"Radical Chains" (was Re: Fwd: offlist - review of bhaskar)

Yoshie Furuhashi furuhashi.1 at osu.edu
Sun Oct 24 23:24:10 PDT 1999


I wrote:
>>[someone sent this offlist]
>>David Gorman reviews A Meeting of Minds: Socialists discuss
>>philosophy - towards a new symposium Roy Bhaskar (ed.), foreword by
>>Roy Edgely. Published by the Socialist Society for The Socialist
>>Movement, ISBN 1 872481 10 8, £3.95.
>
>Since I haven't read the book reviewed, perhaps I should refrain from
>making a comment, but allow me to proceed anyway.
>
>>Where the Radical Chains project is concerned with the
>>understanding of a system or totality of interlocking social
>>relations, Bhaskar and company see instead a mere aggregation or
>>collection of relations that are subject to an open set of
>>permutations. This can be seen in Bhaskar's description of the
>>socialised market: 'It involves public ownership and worker-managed
>>enterprises with a basic wage guaranteed irrespective of work, in
>>exchange for domestic or caring labour, with labour, producer goods
>>and consumer goods markets, subject to over-all planning norms and
>>with market-making undertaken by publicly funded bodies and backed up
>>by buyer-seller information networks' (p.28-29).
>>
>>The Socialist Movement wants to abolish the market in capital but
>>retain the market in labour.
>
>I don't know if the quoted passage refers to what the Socialist Movement
>holds as the end point of social transformation or a step on the way to
>communism. In any case, though, I agree with the reviewer to the extent
>that I am not in favor of market socialism. If only the reviewer expressed
>his belief in a less turgid language! (What is this group called "Radical
>Chains" anyway? Can anyone enlighten me?) For those who are interested in
>a more persuasive critique of market socialism, read David McNally's
>_Against the Market: Political Economy, Market Socialism and the Marxist
>Critique_ (Verso, 1993).

I went back to the website where the review was posted and found the homepage of "Radical Chains" on my own. The group's "statement of intent" says the following:

***** Planning has not superseded the law of value, and is not doing so. There cannot be planning except by the producers. Administration, by bureaucracies and elites, functions in a variety of forms as a surrogate for the law of value. Centralised, top-down attempts to coordinate the activities of the direct producers and adjacent social strata must fail, for they are properly subject neither to the discipline of the market nor to that of the consciously associating society. In the presence of combined labour, containment and external coordination of an administrative nature can only be partial, unstable, and unsuccessful.

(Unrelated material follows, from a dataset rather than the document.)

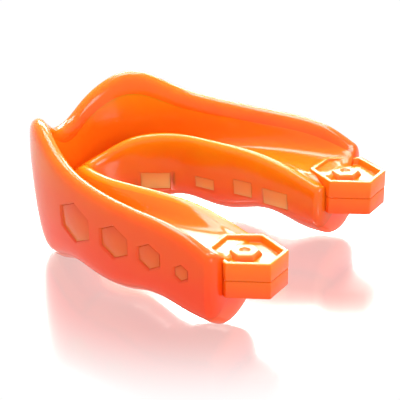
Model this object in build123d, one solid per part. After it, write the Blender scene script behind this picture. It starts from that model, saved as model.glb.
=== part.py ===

<http://www.hrc.wmin.ac.uk/guest/radical/RC-INTRO.HTM> *****

So, the members of "Radical Chains" criticize market socialism but are opposed to planning as well.... In this regard, I think the reviewer's critique of market socialism is as unhelpful as Angela's demand that we wage a "struggle against the plan." (No wonder the reviewer's language is so turgid!) I renew my recommendation of the David McNally book.